-- Start INFORMATION PROVIDED --

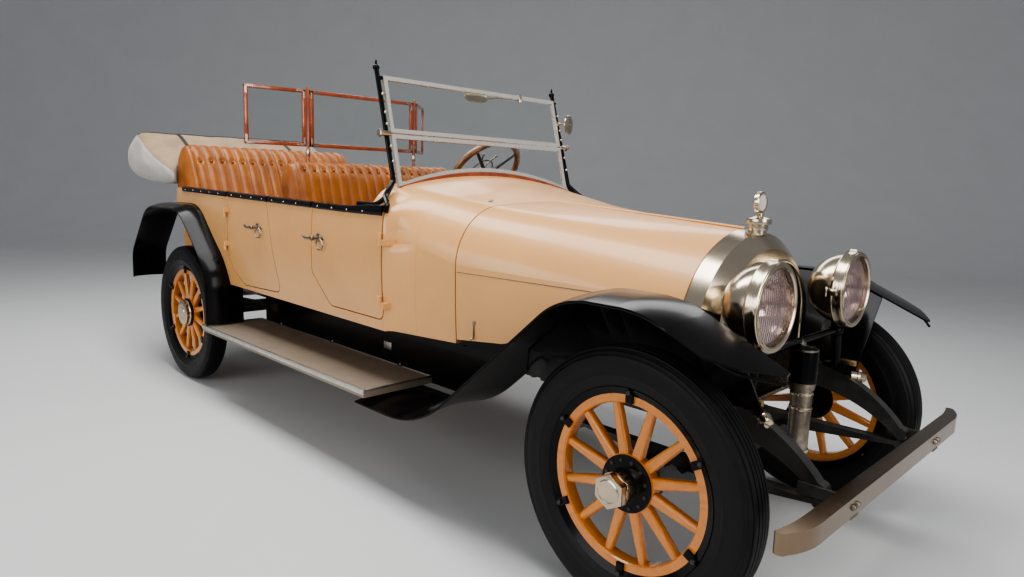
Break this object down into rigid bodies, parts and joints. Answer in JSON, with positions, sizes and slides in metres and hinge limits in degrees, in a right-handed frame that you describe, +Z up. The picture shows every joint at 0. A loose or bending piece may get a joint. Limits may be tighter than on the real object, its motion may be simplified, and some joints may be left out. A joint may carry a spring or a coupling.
{
  "type": "antique touring car",
  "caption": "Open four-door touring car of the nineteen-tens with steered wooden-spoke wheels, opening doors and hood halves, folded top and two windscreens.",
  "frame": {"origin": "on the ground under the middle of the car's overall length, in its centre plane", "axes": "+X forward towards the bumper, +Y to the car's left, +Z up"},
  "size_m": [5.4464, 1.69, 1.92],
  "materials": {
    "body_cream": "gloss",
    "gloss_black": "gloss",
    "chassis_black": "satin",
    "axle_black": "satin",
    "engine_iron": "matt",
    "exhaust_steel": "matt",
    "leather_tan": "satin",
    "top_canvas": "matt",
    "nickel": "polished",
    "core_dark": "matt",
    "screen_glass": "clear",
    "lens_glass": "fluted",
    "screen_wood": "varnished",
    "board_top": "satin",
    "tyre_black": "matt",
    "spoke_wood": "varnished",
    "hub_black": "gloss",
    "wheel_wood": "varnished"
  },
  "bodies": {
    "chassis": {"frame_rails": "chassis_black", "frame_crossmembers": "chassis_black", "leaf_springs": "chassis_black", "front_axle": "axle_black", "rear_axle": "axle_black", "engine_block": "engine_iron", "exhaust": "exhaust_steel", "fuel_tank": "chassis_black", "body_tub": "body_cream", "cowl": "body_cream", "radiator_shell": "nickel", "radiator_core": "core_dark", "radiator_cap": "nickel", "steering_column": "gloss_black", "dashboard": "wheel_wood", "driver_controls": "gloss_black", "windshield_posts": "gloss_black", "windshield_frame": "nickel", "window_glass": "screen_glass", "tonneau_frame": "screen_wood", "front_seat": "leather_tan", "rear_seat": "leather_tan", "folded_top": "top_canvas", "front_fenders": "gloss_black", "rear_fenders": "gloss_black", "running_boards": "board_top", "splash_aprons": "gloss_black", "headlamp_shells": "nickel", "headlamp_lenses": "lens_glass", "lamp_bracket": "gloss_black", "horn": "nickel", "front_bumper": "nickel"},
    "knuckle_left": {"knuckle_left": "axle_black"},
    "knuckle_right": {"knuckle_right": "axle_black"},
    "tie_rod": {"tie_rod": "axle_black"},
    "steering_wheel": {"steering_wheel": "wheel_wood"},
    "door_front_left": {"door_front_left": "body_cream"},
    "door_front_right": {"door_front_right": "body_cream"},
    "door_rear_left": {"door_rear_left": "body_cream"},
    "door_rear_right": {"door_rear_right": "body_cream"},
    "hood_left": {"hood_left": "body_cream"},
    "hood_right": {"hood_right": "body_cream"},
    "wheel_front_left": {"tyre_front_left": "tyre_black", "wood_wheel_front_left": "spoke_wood", "hub_front_left": "hub_black"},
    "wheel_front_right": {"tyre_front_right": "tyre_black", "wood_wheel_front_right": "spoke_wood", "hub_front_right": "hub_black"},
    "wheel_rear_left": {"tyre_rear_left": "tyre_black", "wood_wheel_rear_left": "spoke_wood", "hub_rear_left": "hub_black"},
    "wheel_rear_right": {"tyre_rear_right": "tyre_black", "wood_wheel_rear_right": "spoke_wood", "hub_rear_right": "hub_black"}
  },
  "joints": [
    {"name": "right_steer", "type": "hinge", "parent": "chassis", "child": "knuckle_right", "pos_m": [2.144, -0.575, 0.447], "axis": [0, 0, 1], "range_deg": [-30, 30]},
    {"name": "left_steer", "type": "hinge", "parent": "chassis", "child": "knuckle_left", "pos_m": [2.144, 0.575, 0.447], "axis": [0, 0, 1], "range_deg": [-30, 30]},
    {"name": "tie_rod_swing", "type": "hinge", "parent": "knuckle_right", "child": "tie_rod", "pos_m": [1.974, -0.575, 0.36], "axis": [0, 0, 1], "range_deg": [-30, 30]},
    {"name": "steering_wheel_turn", "type": "hinge", "parent": "chassis", "child": "steering_wheel", "pos_m": [0.267, 0.338, 1.43], "axis": [-0.7716, 0, 0.6361], "range_deg": [-300, 300]},
    {"name": "front_left_wheel_spin", "type": "hinge", "parent": "knuckle_left", "child": "wheel_front_left", "pos_m": [2.144, 0.711, 0.447], "axis": [0, 1, 0], "continuous": true},
    {"name": "front_right_wheel_spin", "type": "hinge", "parent": "knuckle_right", "child": "wheel_front_right", "pos_m": [2.144, -0.711, 0.447], "axis": [0, 1, 0], "continuous": true},
    {"name": "rear_left_wheel_spin", "type": "hinge", "parent": "chassis", "child": "wheel_rear_left", "pos_m": [-1.463, 0.711, 0.447], "axis": [0, 1, 0], "continuous": true},
    {"name": "rear_right_wheel_spin", "type": "hinge", "parent": "chassis", "child": "wheel_rear_right", "pos_m": [-1.463, -0.711, 0.447], "axis": [0, 1, 0], "continuous": true},
    {"name": "front_left_door_swing", "type": "hinge", "parent": "chassis", "child": "door_front_left", "pos_m": [0.792, 0.759, 0.98], "axis": [0, 0, -1], "range_deg": [0, 65]},
    {"name": "rear_left_door_swing", "type": "hinge", "parent": "chassis", "child": "door_rear_left", "pos_m": [-0.863, 0.732, 1.05], "axis": [0, 0, 1], "range_deg": [0, 65]},
    {"name": "hood_left_lift", "type": "hinge", "parent": "chassis", "child": "hood_left", "pos_m": [1.157, 0, 1.304], "axis": [0.9976, 0, -0.0686], "range_deg": [0, 50]},
    {"name": "front_right_door_swing", "type": "hinge", "parent": "chassis", "child": "door_front_right", "pos_m": [0.792, -0.759, 0.98], "axis": [0, 0, 1], "range_deg": [0, 65]},
    {"name": "rear_right_door_swing", "type": "hinge", "parent": "chassis", "child": "door_rear_right", "pos_m": [-0.863, -0.732, 1.05], "axis": [0, 0, -1], "range_deg": [0, 65]},
    {"name": "hood_right_lift", "type": "hinge", "parent": "chassis", "child": "hood_right", "pos_m": [1.157, 0, 1.304], "axis": [-0.9976, 0, 0.0686], "range_deg": [0, 50]}
  ],
  "couplings": [
    {"joint": "left_steer", "follows": "right_steer", "ratio": 1},
    {"joint": "tie_rod_swing", "follows": "right_steer", "ratio": -1},
    {"joint": "steering_wheel_turn", "follows": "right_steer", "ratio": 10}
  ]
}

-- End INFORMATION PROVIDED --

◆ **WHAT IS EXPECTED**
Repeat the listing in full, keeping every line exactly as it is.

◆ **TASK RESPONSE**
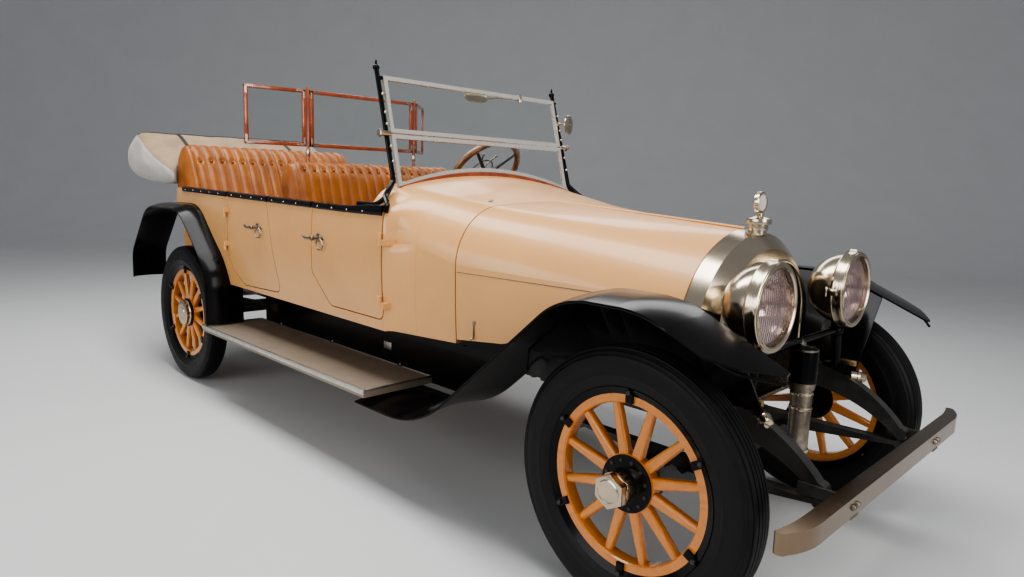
Break this object down into rigid bodies, parts and joints. Answer in JSON, with positions, sizes and slides in metres and hinge limits in degrees, in a right-handed frame that you describe, +Z up. The picture shows every joint at 0. A loose or bending piece may get a joint. Limits may be tighter than on the real object, its motion may be simplified, and some joints may be left out. A joint may carry a spring or a coupling.
{
  "type": "antique touring car",
  "caption": "Open four-door touring car of the nineteen-tens with steered wooden-spoke wheels, opening doors and hood halves, folded top and two windscreens.",
  "frame": {"origin": "on the ground under the middle of the car's overall length, in its centre plane", "axes": "+X forward towards the bumper, +Y to the car's left, +Z up"},
  "size_m": [5.4464, 1.69, 1.92],
  "materials": {
    "body_cream": "gloss",
    "gloss_black": "gloss",
    "chassis_black": "satin",
    "axle_black": "satin",
    "engine_iron": "matt",
    "exhaust_steel": "matt",
    "leather_tan": "satin",
    "top_canvas": "matt",
    "nickel": "polished",
    "core_dark": "matt",
    "screen_glass": "clear",
    "lens_glass": "fluted",
    "screen_wood": "varnished",
    "board_top": "satin",
    "tyre_black": "matt",
    "spoke_wood": "varnished",
    "hub_black": "gloss",
    "wheel_wood": "varnished"
  },
  "bodies": {
    "chassis": {"frame_rails": "chassis_black", "frame_crossmembers": "chassis_black", "leaf_springs": "chassis_black", "front_axle": "axle_black", "rear_axle": "axle_black", "engine_block": "engine_iron", "exhaust": "exhaust_steel", "fuel_tank": "chassis_black", "body_tub": "body_cream", "cowl": "body_cream", "radiator_shell": "nickel", "radiator_core": "core_dark", "radiator_cap": "nickel", "steering_column": "gloss_black", "dashboard": "wheel_wood", "driver_controls": "gloss_black", "windshield_posts": "gloss_black", "windshield_frame": "nickel", "window_glass": "screen_glass", "tonneau_frame": "screen_wood", "front_seat": "leather_tan", "rear_seat": "leather_tan", "folded_top": "top_canvas", "front_fenders": "gloss_black", "rear_fenders": "gloss_black", "running_boards": "board_top", "splash_aprons": "gloss_black", "headlamp_shells": "nickel", "headlamp_lenses": "lens_glass", "lamp_bracket": "gloss_black", "horn": "nickel", "front_bumper": "nickel"},
    "knuckle_left": {"knuckle_left": "axle_black"},
    "knuckle_right": {"knuckle_right": "axle_black"},
    "tie_rod": {"tie_rod": "axle_black"},
    "steering_wheel": {"steering_wheel": "wheel_wood"},
    "door_front_left": {"door_front_left": "body_cream"},
    "door_front_right": {"door_front_right": "body_cream"},
    "door_rear_left": {"door_rear_left": "body_cream"},
    "door_rear_right": {"door_rear_right": "body_cream"},
    "hood_left": {"hood_left": "body_cream"},
    "hood_right": {"hood_right": "body_cream"},
    "wheel_front_left": {"tyre_front_left": "tyre_black", "wood_wheel_front_left": "spoke_wood", "hub_front_left": "hub_black"},
    "wheel_front_right": {"tyre_front_right": "tyre_black", "wood_wheel_front_right": "spoke_wood", "hub_front_right": "hub_black"},
    "wheel_rear_left": {"tyre_rear_left": "tyre_black", "wood_wheel_rear_left": "spoke_wood", "hub_rear_left": "hub_black"},
    "wheel_rear_right": {"tyre_rear_right": "tyre_black", "wood_wheel_rear_right": "spoke_wood", "hub_rear_right": "hub_black"}
  },
  "joints": [
    {"name": "right_steer", "type": "hinge", "parent": "chassis", "child": "knuckle_right", "pos_m": [2.144, -0.575, 0.447], "axis": [0, 0, 1], "range_deg": [-30, 30]},
    {"name": "left_steer", "type": "hinge", "parent": "chassis", "child": "knuckle_left", "pos_m": [2.144, 0.575, 0.447], "axis": [0, 0, 1], "range_deg": [-30, 30]},
    {"name": "tie_rod_swing", "type": "hinge", "parent": "knuckle_right", "child": "tie_rod", "pos_m": [1.974, -0.575, 0.36], "axis": [0, 0, 1], "range_deg": [-30, 30]},
    {"name": "steering_wheel_turn", "type": "hinge", "parent": "chassis", "child": "steering_wheel", "pos_m": [0.267, 0.338, 1.43], "axis": [-0.7716, 0, 0.6361], "range_deg": [-300, 300]},
    {"name": "front_left_wheel_spin", "type": "hinge", "parent": "knuckle_left", "child": "wheel_front_left", "pos_m": [2.144, 0.711, 0.447], "axis": [0, 1, 0], "continuous": true},
    {"name": "front_right_wheel_spin", "type": "hinge", "parent": "knuckle_right", "child": "wheel_front_right", "pos_m": [2.144, -0.711, 0.447], "axis": [0, 1, 0], "continuous": true},
    {"name": "rear_left_wheel_spin", "type": "hinge", "parent": "chassis", "child": "wheel_rear_left", "pos_m": [-1.463, 0.711, 0.447], "axis": [0, 1, 0], "continuous": true},
    {"name": "rear_right_wheel_spin", "type": "hinge", "parent": "chassis", "child": "wheel_rear_right", "pos_m": [-1.463, -0.711, 0.447], "axis": [0, 1, 0], "continuous": true},
    {"name": "front_left_door_swing", "type": "hinge", "parent": "chassis", "child": "door_front_left", "pos_m": [0.792, 0.759, 0.98], "axis": [0, 0, -1], "range_deg": [0, 65]},
    {"name": "rear_left_door_swing", "type": "hinge", "parent": "chassis", "child": "door_rear_left", "pos_m": [-0.863, 0.732, 1.05], "axis": [0, 0, 1], "range_deg": [0, 65]},
    {"name": "hood_left_lift", "type": "hinge", "parent": "chassis", "child": "hood_left", "pos_m": [1.157, 0, 1.304], "axis": [0.9976, 0, -0.0686], "range_deg": [0, 50]},
    {"name": "front_right_door_swing", "type": "hinge", "parent": "chassis", "child": "door_front_right", "pos_m": [0.792, -0.759, 0.98], "axis": [0, 0, 1], "range_deg": [0, 65]},
    {"name": "rear_right_door_swing", "type": "hinge", "parent": "chassis", "child": "door_rear_right", "pos_m": [-0.863, -0.732, 1.05], "axis": [0, 0, -1], "range_deg": [0, 65]},
    {"name": "hood_right_lift", "type": "hinge", "parent": "chassis", "child": "hood_right", "pos_m": [1.157, 0, 1.304], "axis": [-0.9976, 0, 0.0686], "range_deg": [0, 50]}
  ],
  "couplings": [
    {"joint": "left_steer", "follows": "right_steer", "ratio": 1},
    {"joint": "tie_rod_swing", "follows": "right_steer", "ratio": -1},
    {"joint": "steering_wheel_turn", "follows": "right_steer", "ratio": 10}
  ]
}